Reserve Bank Guidelines on purchase/ sale of Non Performing Financial Assets
6. Prudential norms for banks for the purchase/ sale transactions
(A) Asset classification norms
(i). The non-performing financial asset purchased, may be classified as 'standard' in the books of the purchasing bank for a period of 90 days from the date of purchase. Thereafter, the asset classification status of the financial asset purchased, shall be determined by the record of recovery in the books of the purchasing bank with reference to cash flows estimated while purchasing the asset which should be in compliance with requirements in Para 5 (iii).
(ii). The asset classification status of an existing exposure (other than purchased financial asset) to the same obligor in the books of the purchasing bank will continue to be governed by the record of recovery of that exposure and hence may be different.
(iii) Where the purchase/sale does not satisfy any of the prudential requirements prescribed in these guidelines the asset classification status of the financial asset in the books of the purchasing bank at the time of purchase shall be the same as in the books of the selling bank. Thereafter, the asset classification status will continue to be determined with reference to the date of NPA in the selling bank.
(iv) Any restructure/reschedule/rephrase of the repayment schedule or the estimated cash flow of the non-performing financial asset by the purchasing bank shall render the account as a non-performing asset.
(B) Provisioning norms
Books of selling bank
i. When a bank sells its non-performing financial assets to other banks, the same will be removed from its books on transfer.
ii. If the sale is at a price below the net book value (NBV) (i.e., book value less provisions held), the shortfall should be debited to the profit and loss account of that year.
iii. If the sale is for a value higher than the NBV, the excess provision shall not be reversed but will be utilised to meet the shortfall/ loss on account of sale of other non performing financial assets.
Books of purchasing bank
The asset shall attract provisioning requirement appropriate to its asset classification status in the books of the purchasing bank.

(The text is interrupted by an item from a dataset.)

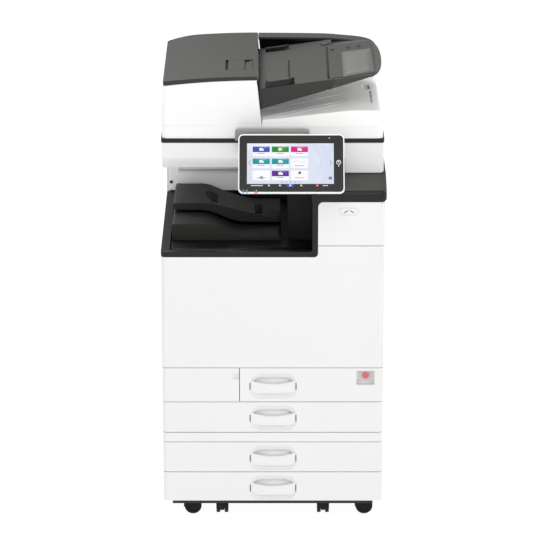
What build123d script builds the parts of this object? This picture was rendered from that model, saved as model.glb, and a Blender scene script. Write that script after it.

(C) Accounting of recoveries
Any recovery in respect of a non-performing asset purchased from other banks should first be adjusted against its acquisition cost. Recoveries in excess of the acquisition cost can be recognised as profit.
(D) Capital Adequacy
For the purpose of capital adequacy, banks should assign 100% risk weights to the non-performing financial assets purchased from other banks. In case the non-performing asset purchased is an investment, then it would attract capital charge for market risks also. For NBFCs the relevant instructions on capital adequacy would be applicable.
(E) Exposure Norms
The purchasing bank will reckon exposure on the obligor of the specific financial asset. Hence these banks should ensure compliance with the prudential credit exposure ceilings (both single and group) after reckoning the exposures to the obligors arising on account of the purchase. For NBFCs the relevant instructions on exposure norms would be applicable.
7. Disclosure Requirements
Banks which purchase non-performing financial assets from other banks shall be required to make the following disclosures in the Notes on Accounts to their Balance sheets:
A. Details of non-performing financial assets purchased:
(Amounts in Rupees crore)
1. (a) No. of accounts purchased during the year
(b) Aggregate outstanding
2. (a) Of these, number of accounts restructured during the year
(b) Aggregate outstanding
B. Details of non-performing financial assets sold:
(Amounts in Rupees crore)
1. No. of accounts sold
2. Aggregate outstanding
3. Aggregate consideration received
C. The purchasing bank shall furnish all relevant reports to RBI, CIBIL etc. in respect of the non-performing financial assets purchased by it.